9:11 a.m. May 16, 2008

WASHINGTON – The head of the Federal Deposit Insurance Corp said Friday that another wave of credit stress was coming, involving non-mortgage loans.

Sheila Bair, in remarks prepared for a Brookings Institution event, said delinquency rates are rising for construction and development lending as well as for commercial and consumer debt.

However, she said, U.S. banks are still healthy and in a much stronger position to weather the storm than they were during the savings and loan crisis of the 1980s.

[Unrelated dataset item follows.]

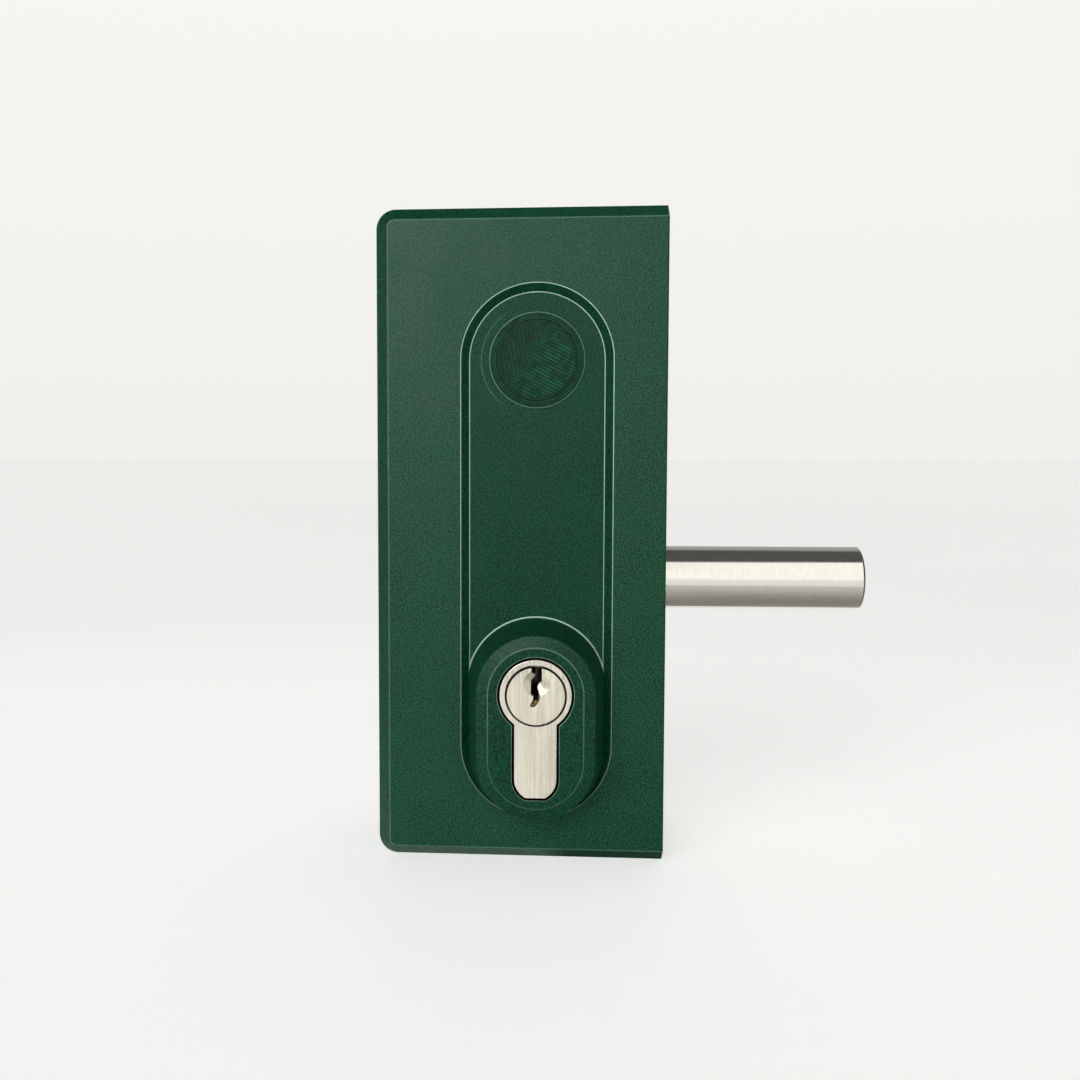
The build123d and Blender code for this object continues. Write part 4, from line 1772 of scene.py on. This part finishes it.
@dataclass
class Studio:
    """Pale floor, white surroundings, soft light and the camera of the photograph.

    Each level of the world is a set of stops: how steeply a ray goes up, from 0 to 1, and the
    brightness there.

    Fields:
        eye: the camera's place in millimetres.
        turn: its rotation in degrees.
        lens: in millimetres on a 36 mm sensor.
        shift: lens shift, as the framing needs.
        ahead, behind: levels that glossy rays see in front of the lock and behind it.
        lit, unlit: levels that light matt surfaces, from in front and from behind.
        backdrop: levels that the camera sees.
        haze: strength of the soft box that glossy surfaces mirror, up on the left.
        lamps: every lamp.
    """

    eye: Triple = (-28.597, -304.660, 34.737)
    turn: Triple = (86.0601, 0.0585, 4.3382)
    lens: float = 39.4458
    shift: tuple[float, float] = (0.076982, -0.016052)
    ahead: Stops = ((0.0, 1.12), (0.865, 1.12), (0.895, 0.085), (1.0, 0.095))
    behind: Stops = ((0.0, 0.95), (0.16, 0.95), (0.26, 0.42), (0.74, 0.36), (0.88, 0.09))
    lit: Stops = ((0.0, 1.2), (0.3, 1.16), (0.62, 0.05))
    unlit: Stops = ((0.0, 1.6), (0.3, 1.5), (0.75, 0.1))
    backdrop: Stops = ((0.0, 0.872), (0.35, 0.93))
    haze: float = 8.0
    lamps: tuple[SoftBox, ...] = (
        SoftBox("window", (-1.2, -2.8, 1.5), (-0.03, 0.0, 0.02), (2.6, 2.2), 44.0),
        SoftBox("haze_left", (-0.25, -0.6, 0.30), (-0.03, 0.0, 0.02), (0.25, 0.25), 3.9, COATED),
    )

    def world(self) -> None:
        """Plain level of light from all round; the camera and glossy rays see a bright studio."""
        world = bpy.data.worlds.new("studio")
        world.use_nodes = True
        bpy.context.scene.world = world
        nodes = Nodes(world.node_tree)
        output = next(node for node in world.node_tree.nodes if node.type == "OUTPUT_WORLD")
        for node in list(world.node_tree.nodes):
            if node != output:
                world.node_tree.nodes.remove(node)
        rays = nodes.add("LightPath").outputs
        x, y, up = nodes.axes(nodes.add("TexCoord").outputs["Generated"])
        aside = nodes.math("ABSOLUTE", x)
        in_front = nodes.remap(nodes.times(y, -1.0), -0.06, 0.06)

        lit, unlit = self.levels(nodes, up, self.lit), self.levels(nodes, up, self.unlit)
        sides = nodes.remap(aside, 0.4, 0.95, 1.0, 0.5)
        scattered = nodes.mix(1.0, nodes.mix(in_front, unlit, lit), sides, "MULTIPLY")
        mirrored = self.mirrored(nodes, x, up, in_front)
        backdrop = self.levels(nodes, up, self.backdrop)
        seen = nodes.math("MAXIMUM", rays["Is Camera Ray"], rays["Is Transmission Ray"])
        shader = self.emitted(nodes, scattered)
        for share, colour in ((rays["Is Glossy Ray"], mirrored), (seen, backdrop)):
            both = nodes.add("MixShader")
            for index, value in enumerate((share, shader, self.emitted(nodes, colour))):
                nodes.put(both.inputs[index], value)
            shader = both.outputs[0]
        nodes.put(output.inputs["Surface"], shader)

    def mirrored(self, nodes: Nodes, x: Socket, up: Socket, in_front: Socket) -> Socket:
        """What glossy rays see: dimmer sides, a dark flag up on the left and the soft box.

        Args:
            nodes: writer of the world.
            x, up: where a ray goes.
            in_front: 1 for a ray that leaves the front of the lock, 0 for one from its back.

        Returns:
            The colour's socket.
        """
        ahead, behind = self.levels(nodes, up, self.ahead), self.levels(nodes, up, self.behind)
        sideways = nodes.remap(nodes.math("ABSOLUTE", x), 0.45, 0.9, 1.0, 0.35)
        around = nodes.mix(1.0, nodes.mix(in_front, behind, ahead), sideways, "MULTIPLY")
        flag = nodes.mix(1.0, around, nodes.remap(x, 0.0, 0.1, 0.1, 1.0), "MULTIPLY")
        around = nodes.mix(nodes.remap(up, 0.45, 0.62), around, flag)
        tall = nodes.times(nodes.remap(up, 0.07, 0.18), nodes.remap(up, 0.42, 0.55, 1.0, 0.0))
        wide = nodes.times(nodes.remap(x, -0.22, -0.04, 1.0, 0.0), nodes.remap(x, -0.6, -0.45))
        softbox = nodes.times(tall, nodes.times(wide, in_front), self.haze)
        return nodes.mix(1.0, around, softbox, "ADD")

    @staticmethod
    def emitted(nodes: Nodes, colour: Socket) -> Socket:
        """Light of a colour from everywhere."""
        background = nodes.add("Background")
        nodes.put(background.inputs["Color"], colour)
        return background.outputs[0]

    @staticmethod
    def levels(nodes: Nodes, value: Socket, stops: Stops) -> Socket:
        """Grey level for a value between 0 and 1.

        Args:
            nodes: writer of the world.
            value: the socket to read.
            stops: positions and levels.

        Returns:
            The level's socket.
        """
        curve = nodes.add("ValToRGB")
        ramp = curve.color_ramp
        while len(ramp.elements) < len(stops):
            ramp.elements.new(0.5)
        for element, (position, level) in zip(ramp.elements, stops):
            element.position = position
            element.color = (level, level * 0.99, level * 0.965, 1.0)
        nodes.put(curve.inputs[0], value)
        return curve.outputs[0]

    def camera(self) -> None:
        """Camera at the photograph's viewing angle."""
        data = bpy.data.cameras.new("photo_camera")
        data.sensor_width = 36.0
        data.sensor_fit = "HORIZONTAL"
        data.lens = self.lens
        data.shift_x, data.shift_y = self.shift
        data.clip_start, data.clip_end = 0.01, 50.0
        camera = bpy.data.objects.new("photo_camera", data)
        bpy.context.scene.collection.objects.link(camera)
        camera.location = Vector(self.eye) * MM
        camera.rotation_euler = tuple(math.radians(value) for value in self.turn)
        bpy.context.scene.camera = camera

    def build(self) -> None:
        """Build the studio."""
        bpy.context.scene.view_settings.view_transform = "Standard"
        Floor().build()
        self.world()
        for lamp in self.lamps:
            lamp.build()
        self.camera()


def write_sizes() -> None:
    """Bring the view layer up to date."""
    bpy.context.view_layer.update()


def main() -> None:
    """Build the lock's looks and the studio, in order."""
    logging.basicConfig(level=logging.INFO, format="%(name)s: %(message)s")
    finishes = Finishes()
    for kind in (GateCase, MountingSide, SlidingBolt, ProfileCylinder, Works):
        log.info("building %s", kind.__name__)
        kind(finishes).build()
    Studio().build()
    write_sizes()


if __name__ == "__main__":
    main()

“Data show there could be a second wave of the more traditional credit stress you see in an economic slowdown,” Bair said. “The slowdown we've seen in the U.S. economy since late last year appears to be directly linked to the housing crisis and the self-reinforcing cycle of defaults and foreclosures, putting more downward pressure on the housing market and leading to yet more defaults and foreclosures.”

Speaking to reporters after her speech, Bair said regulators are urging banks to raise capital and increase their loan loss reserves in the event construction and other loans turn sour.

Bair lauded efforts by Democrats and some Republicans in Congress to draft a bill offering federal mortgage assistance, but said “more proactive intervention” is needed to prevent home foreclosures.

She said low-cost government loans should be used to help borrowers pay down unaffordable mortgages, a plan she put forward last month as a way to help about 1 million homeowners.

Her plan, which is voluntary for the mortgage servicers, would be administered by the Treasury Department and require approval by Congress. It would apply to mortgages originated between January 1, 2003, and June 30, 2007.

“Over the past year, federal and state governments, and consumer groups have worked with some success to encourage the industry to modify loans,” Bair said. “But it's just not happening fast enough. Given the scale of the problem, this cannot go on loan-by-loan as it has.”

The FDIC insures deposits at more than 8,000 U.S. banks and thrifts and oversees the soundness of the institutions.

Earlier on Friday, the Commerce Department reported construction starts on new U.S. homes rose by a surprisingly strong 8.2 percent in April and applications for new building permits turned up for the first time in five months. New-home building has been hit hard by a wave of foreclosures for existing homes and big inventories of unsold homes.

Democrats and Republicans on the Senate Banking Committee on Thursday reached a deal for a broad housing rescue plan that would offer $300 billion in refinancing for distressed mortgages, according to housing industry sources.